His theory seems to draw upon thermodynamics as an example of how traffic works in LA. By decreasing the entropy from point A to point B, the tunnel could help alleviate traffic.

Responding to the backlash that he has already gotten for spearheading this project, Musk again emphasized how, “it is obvious that going 3D down will encompass the needs of any city’s transport of arbitrary size. The key is to think of tunnels many layers deep, not as a 2D array, like surface roads.”

Musk is not trying to build regular tunnels, but rather transform the ways that we get to places so that we exist in a version of Minority Report.

This all sounds great in theory, and honestly, I hope that all of Musk’s digging eventually leads us to a hyperloop train of sorts. However, even if it were possible (it probably isn’t possible), a new, expensive, city-wide tunnel system might not be the best solution for L.A. traffic.

A Question of Space

We wonder if we really need more roads–even if they are three-dimensional like the proposed LA tunnel. It might be better to find more ways to incentivize carpooling and public transportation. There is a reason why sitting in traffic for hours is somehow a better option than public transportation for many people, and the lack of available alternatives is one of the main factors in cities like Los Angeles.

Besides the roads and the amount of space that they allow for drivers, it is also important to think about the number of cars in the area, the vast area of the city, and the sheer lack of public transit in LA which often forces people to drive.

If you’ve ever sat for hours in freeway traffic in LA, you begin to notice how almost every car usually has just one person in it. And the HOV lanes, which are reserved for vehicles with at least two passengers, pretty much always flow, it seems.

Of course, getting people to give up their cars once they are used to them is almost impossible. This is despite common complaints about the traffic, which is another contributing factor to the problem. However, public transit is really the key, as our resident City Planner Emil Seidel noted in his piece about self-driving cars.

Personal responsibility and a willingness to use public transit must be part of the solution, which is hard to ingrain into people who are used to their routines and who are not getting outside support from their city and public transit authorities.

This really is a joint effort, yet in many cities, the ways that people commute are beginning to take a turn towards public transit. In Northern California, their first autonomous shuttle bus is already in operation. The developer is hoping that their new initiative will expand and therefore contribute to clean air and traffic initiatives in the area.

Volcanic Earthquake Doomsday Theory

The tunnel solution only addresses a fraction of the problem–and at enormous costs. Furthermore, the whole idea doesn’t seem very viable for city that is, topographically speaking, a giant sink hole.

Building the LA tunnel in sandy, rocky soil is difficult, even for engineers. And then, we have the inevitability of earthquakes! I, for one, wouldn’t want to be stuck in tunnel traffic when the big one hits.

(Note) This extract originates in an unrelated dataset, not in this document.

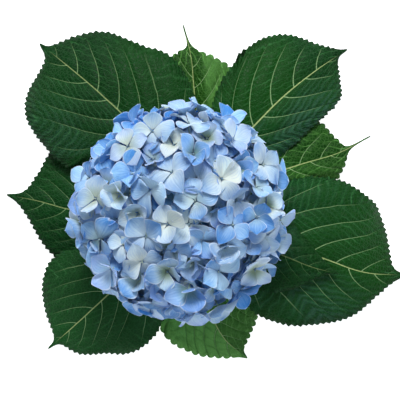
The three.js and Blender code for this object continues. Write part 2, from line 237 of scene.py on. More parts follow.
class Paint:
    """One material's nodes."""

    def __init__(self, name: str) -> None:
        """Starts a material with only its output.

        Args:
            name: the material's name.
        """
        self.material = bpy.data.materials.new(name)
        self.material.use_nodes = True
        self.tree = self.material.node_tree
        self.tree.nodes.clear()
        self.output = self.tree.nodes.new("ShaderNodeOutputMaterial")

    def node(self, kind: str, settings: dict[str, Any], values: dict[Any, Any]) -> bpy.types.Node:
        """Adds a node.

        Args:
            kind: the node's type.
            settings: properties, which are set first.
            values: numbers, colours, sockets or signals for its inputs, by name or index.

        Returns:
            The node.
        """
        made = self.tree.nodes.new(kind)
        for key, setting in settings.items():
            setattr(made, key, setting)
        for key, value in values.items():
            socket = made.inputs[key]
            value = value.socket if isinstance(value, Signal) else value
            if isinstance(value, bpy.types.NodeSocket):
                self.tree.links.new(value, socket)
            else:
                socket.default_value = value
        return made

    def signal(self, kind: str, settings: dict[str, Any], values: dict[Any, Any]) -> Signal:
        """Adds a node and gives its first output."""
        return Signal(self, self.node(kind, settings, values).outputs[0])

    def coordinates(self) -> bpy.types.NodeSocket:
        """Gives the Object coordinates, in metres."""
        return self.node("ShaderNodeTexCoord", {}, {}).outputs["Object"]

    def noise(self, where: Any, scale: float, detail: float = 2.0, rough: float = 0.5) -> Signal:
        """Gives a cloudy pattern from 0 to 1."""
        values = {"Vector": where, "Scale": scale, "Detail": detail, "Roughness": rough}
        return self.signal("ShaderNodeTexNoise", {}, values)

    def parts(self, vector: bpy.types.NodeSocket) -> list[Signal]:
        """Splits a vector into its three numbers."""
        made = self.node("ShaderNodeSeparateXYZ", {}, {0: vector})
        return [Signal(self, socket) for socket in made.outputs]

    def layer(self, name: str) -> list[Signal]:
        """Gives the two numbers of a UV layer."""
        made = self.node("ShaderNodeUVMap", {"uv_map": name}, {})
        return self.parts(made.outputs[0])[:2]

    def tints(self, name: str) -> list[Signal]:
        """Gives the four numbers of a colour attribute."""
        made = self.node("ShaderNodeAttribute", {"attribute_name": name}, {})
        return [*self.parts(made.outputs["Vector"]), Signal(self, made.outputs["Alpha"])]

    def mix(self, share: Any, first: Any, second: Any, blend: str = "MIX") -> bpy.types.NodeSocket:
        """Mixes two colours by a share."""
        settings = {"data_type": "RGBA", "blend_type": blend}
        return self.node("ShaderNodeMix", settings, {0: share, 6: first, 7: second}).outputs[2]

    def bump(self, height: Signal, distance: float, strength: float = 1.0) -> bpy.types.NodeSocket:
        """Turns a height from 0 to 1 into a normal; distance is the height's depth in metres."""
        values = {"Height": height, "Distance": distance, "Strength": strength}
        return self.node("ShaderNodeBump", {}, values).outputs[0]

    def dress(self, values: dict[str, Any]) -> bpy.types.Material:
        """Ends the material with one Principled shader.

        Args:
            values: the shader's inputs by name.

        Returns:
            The material.
        """
        shader = self.node("ShaderNodeBsdfPrincipled", {}, values)
        self.tree.links.new(shader.outputs[0], self.output.inputs[0])
        return self.material


def rgb(red: float, green: float, blue: float) -> Colour:
    """Gives an opaque colour from linear red, green and blue."""
    return (red, green, blue, 1.0)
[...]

I know it seems like we’ve been preparing for the “Big One” forever, and attempts at predicting it have gone and come like countless cult Raptures (looking at you, Alex Collier). But when the big one doesn’t come, that means it’s definitely coming sooner than you think. Not to add to the doom and gloom of it all, but this is definitely a concern for such a densely populated area.

la tunnel
Los Angeles, the worst traffic in the nation. See all the cars outside of the very left lane? There’s only one person in each of those gaz guzzlers.

R.I.P. Data, Progress, and Innovation

Nobody deserves to have the ground they’re standing on liquefied beneath their feet, but think of all of the tech we would lose if we built a gigantic infrastructural tunnel system next to a fault line.

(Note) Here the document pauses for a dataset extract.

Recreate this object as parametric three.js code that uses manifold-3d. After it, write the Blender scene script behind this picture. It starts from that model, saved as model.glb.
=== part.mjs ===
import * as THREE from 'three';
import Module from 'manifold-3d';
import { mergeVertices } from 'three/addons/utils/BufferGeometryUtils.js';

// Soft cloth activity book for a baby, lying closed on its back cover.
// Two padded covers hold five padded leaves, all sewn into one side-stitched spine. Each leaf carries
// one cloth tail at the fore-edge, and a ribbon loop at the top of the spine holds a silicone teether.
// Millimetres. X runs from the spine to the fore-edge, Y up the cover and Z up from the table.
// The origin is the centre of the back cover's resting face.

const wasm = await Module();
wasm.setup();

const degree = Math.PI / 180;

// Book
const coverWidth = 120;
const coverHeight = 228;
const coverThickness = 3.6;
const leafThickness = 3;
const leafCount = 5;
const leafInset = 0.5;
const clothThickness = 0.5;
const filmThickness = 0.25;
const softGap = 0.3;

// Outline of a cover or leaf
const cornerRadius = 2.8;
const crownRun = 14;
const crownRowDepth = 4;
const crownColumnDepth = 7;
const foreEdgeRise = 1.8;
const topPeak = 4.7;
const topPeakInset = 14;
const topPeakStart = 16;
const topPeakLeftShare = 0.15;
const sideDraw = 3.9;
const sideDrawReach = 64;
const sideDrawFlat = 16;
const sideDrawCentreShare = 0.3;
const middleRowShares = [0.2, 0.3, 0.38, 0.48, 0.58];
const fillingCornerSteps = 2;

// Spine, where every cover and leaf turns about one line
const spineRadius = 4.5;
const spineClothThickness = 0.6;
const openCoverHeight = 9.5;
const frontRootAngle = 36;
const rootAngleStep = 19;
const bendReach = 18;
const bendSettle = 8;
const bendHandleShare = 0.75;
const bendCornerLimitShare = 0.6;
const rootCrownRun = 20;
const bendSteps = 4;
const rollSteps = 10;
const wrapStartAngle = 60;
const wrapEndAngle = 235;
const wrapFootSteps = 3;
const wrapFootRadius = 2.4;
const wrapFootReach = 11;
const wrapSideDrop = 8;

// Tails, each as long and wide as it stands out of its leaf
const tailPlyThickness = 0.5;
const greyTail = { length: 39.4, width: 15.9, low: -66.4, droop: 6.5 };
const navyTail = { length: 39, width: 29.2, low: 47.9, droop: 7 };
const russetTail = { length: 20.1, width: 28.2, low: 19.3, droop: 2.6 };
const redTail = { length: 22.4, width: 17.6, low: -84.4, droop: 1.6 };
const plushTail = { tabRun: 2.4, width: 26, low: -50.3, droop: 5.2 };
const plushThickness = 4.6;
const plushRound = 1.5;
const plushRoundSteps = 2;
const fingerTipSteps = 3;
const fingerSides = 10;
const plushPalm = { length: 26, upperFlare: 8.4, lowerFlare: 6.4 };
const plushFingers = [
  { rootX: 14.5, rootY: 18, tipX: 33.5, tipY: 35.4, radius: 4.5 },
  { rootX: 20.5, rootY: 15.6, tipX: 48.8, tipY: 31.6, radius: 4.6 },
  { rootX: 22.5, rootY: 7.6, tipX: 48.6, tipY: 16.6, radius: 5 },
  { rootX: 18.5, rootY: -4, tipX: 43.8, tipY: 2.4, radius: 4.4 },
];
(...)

The labor market is already abuzz with accusations that big tech companies are eating up all of the highly qualified talent.

We know this is a stretch, but in the case of a natural disaster, how big of a risk do we run of losing some of the most brilliant, innovative and productive people on Earth?

What companies would be in danger and what are they doing about it? A lot. And LA is directly at risk. There are thousands of tech-related business in So Cal alone, including data centers.

Seismic activity in Southern California could conceivably have consequences in Northern California, including Silicon Valley.

There are twelve volcanoes in the San Francisco Volcanic Field, though many of them have not been active for millions of years. But it is true, however, that people in silicon valley have a shrewd eye for the end of the world, which is perhaps because of their proximity to potential major natural disaster zones.

It Has Been Done Before

If the 3D LA tunnel comes to fruition, it would not the the first ill-advised infrastructural development of the century. Istanbul’s underwater tunnel, which connects European and Asian parts of the city, is built near a fault line, and was the cause of a lot of fear and controversy from residents of the city. The innovation is amazing, and it’s truly a feat, though many are still cautious about the safety of the project.

The thing about these kinds of huge projects is that, yes, usually, in the end, they are very impressive.

What hasn’t been done before, and is a necessary development in industry 4.0, is a thorough update the way that we use transportation. I think that instead of rethinking the dimensions that we move through in our cars, it might be useful to first change our go-to methods of transportation.